Despite the chilly north-west wind, a very enjoyable two-hour walk around Thursley was had from dawn. The clear highlight was the astonishing amount of Lesser Redpolls – 170+ to be precise – really crazy numbers, especially given it's only September. I’m unsure if I’ve ever seen so many in Surrey before.
|Lesser Redpoll action at Thursley.|
One mega flock of 120+ was by Pudmore at dawn (a group found by Dave the previous day), with a another gathering of 30+ nearby, groups of one to five in flight all over the common and another 30+ with Linnets and Meadow Pipits by the burnt area of Ockley. The true count was probably more like 200+ and indeed Dave reckons he had 250+ the following day.
Very nice to see, especially after two wretched winters for them around here. But where have they come from? I must say there seem to be many more finches around this autumn – perhaps they have had a good breeding season? Or maybe the unseasonal northerly weather that has been a theme since the August Bank Holiday just means they are here earlier than usual.

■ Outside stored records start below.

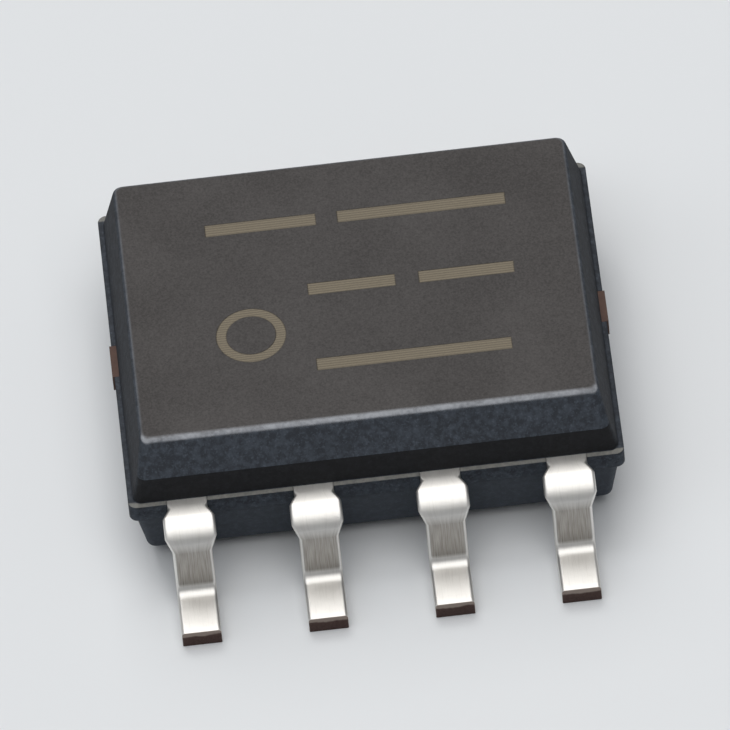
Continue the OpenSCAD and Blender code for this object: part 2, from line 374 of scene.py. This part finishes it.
steps_per_stretch = [10, 24, 6, 24, 10]
divided = [
    np.linspace(start, end, steps)
    for start, end, steps in zip(stops[:-1], stops[1:], steps_per_stretch)
]
along = np.unique(np.round(np.concatenate([*divided, stub_stops]), 6))
print("shoulder", round(shoulder, 3), "mm, whole strip", round(along[-1] + CUT - HIDDEN, 3), "mm")


# %% Where the middle line runs
def bent_path(start, level, along, turned):
    """How far out and how high the middle line is at each place along it.

    turned is the angle under the horizontal. Between two places the line is an arc, whose
    chord is its length times sin(half) / half, where half is half the angle that it turns,
    and the chord lies at the mean of its two angles.
    """
    half, mean = np.diff(turned) / 2, (turned[:-1] + turned[1:]) / 2
    chord = np.diff(along) * np.sinc(half / np.pi)
    out = start + np.concatenate([[0], np.cumsum(chord * np.cos(mean))])
    high = level - np.concatenate([[0], np.cumsum(chord * np.sin(mean))])
    return out, high


turned = np.interp(along, stops, turn_at_stops)
half_widths = HALF_WIDTH + np.interp(along, stub_stops, stub_shape, left=0, right=0)
out, high = bent_path(BAND_Y - HIDDEN, SPLIT_Z - SHEET / 2, along, turned)
print("foot's middle line at", round(high[-1], 4), "of", round(SHEET / 2, 4), "mm")

# %% [markdown]
# ### The strip's outline
#
# The outline is a rectangle with an arc in each corner, wide arcs above and tight ones below.
# Its half width follows the stubs. Near the body its corners are sharp, because the epoxy was
# moulded round them, and at the toe it shrinks along a quarter circle, which closes the end.

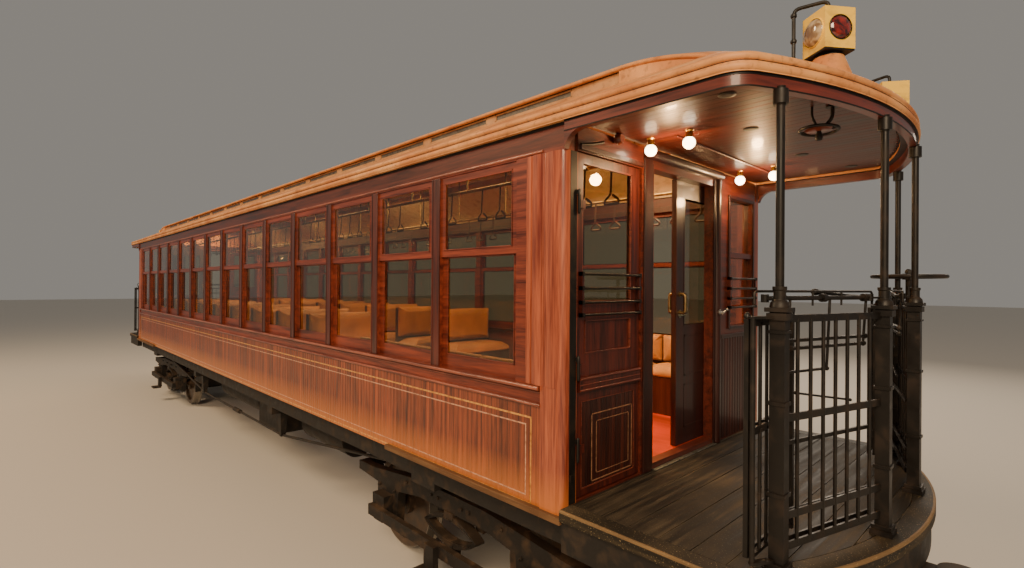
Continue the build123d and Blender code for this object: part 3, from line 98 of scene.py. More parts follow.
@dataclass(frozen=True)
class Sizes:
    """Main sizes of the carriage, as its solids have them."""

    half_length: float = 6.284
    half_width: float = 1.3
    inner: float = 1.23
    side_reach: float = 6.114
    floor: float = 1.23
    sill: float = 1.155
    belt_bottom: float = 1.74
    belt: float = 1.86
    head: float = 3.16
    eave: float = 3.31
    fascia_top: float = 3.355
    deck: float = 3.65
    deck_top: float = 3.72
    roof_half: float = 1.33
    deck_half: float = 0.8
    upper_half: float = 0.82
    hood_reach: float = 1.29
    platform_reach: float = 1.38
    platform_half: float = 1.34
    platform_radius: float = 2.34
    hood_radius: float = 2.7
    hood_corner: float = 0.16
    valance_inset: float = 0.012
    platform_corner: float = 0.13
    pitch: float = 0.85
    windows: int = 14
    window_width: float = 0.758
    bogie_centre: float = 4.85
    half_base: float = 0.915
    axle_z: float = 0.448
    guards: tuple[float, ...] = (1.03, 1.1, 1.18, 1.26)
    hinges: tuple[float, ...] = (0.28, 0.73, 1.65)

    def window_places(self) -> np.ndarray:
        """X of the middle of each window."""
        return (np.arange(self.windows) - (self.windows - 1) / 2) * self.pitch


CAR = Sizes()


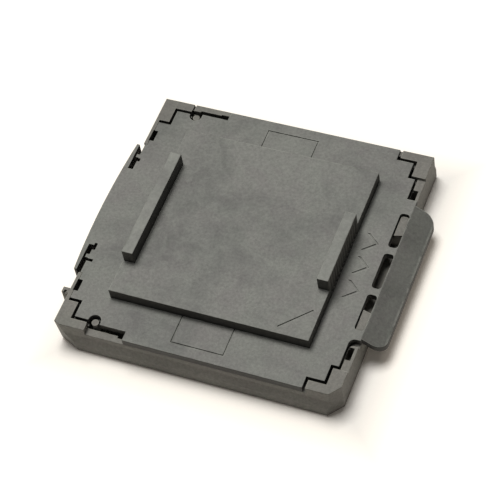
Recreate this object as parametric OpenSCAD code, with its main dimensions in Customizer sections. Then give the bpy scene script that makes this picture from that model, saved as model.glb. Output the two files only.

Other highlights included 18 Crossbills, including a singing male, six Red Kites out of roost together, Snipe, five singing Woodlarks, Raven and 120+ Pied Wagtails out of their Pudmore roost. A walk of Shackleford before dinner was exceptionally windy and I failed to tally more than 20 species, but surprisingly a late Whinchat was present with a group of Stonechats.
|Red Kites heading out of their roost at Thursley.|
A lazy start in increasingly strong and cold north-westerlies. At Tuesley Farm, 11 Little Grebes and nine Tufted Duck were present. Snowdenham Mill Pond hosted the female Red-crested Pochard – my first sighting of her since late May – and one of her hybrid offspring, as well as five Gadwall and a Siskin.
Sam and I teamed up to walk Thursley late afternoon. The Lesser Redpoll flock couldn't be found, but 13 Snipe flushed from Pudmore was a decent count. A few small groups of Crossbills were about and eight Swallows moved through.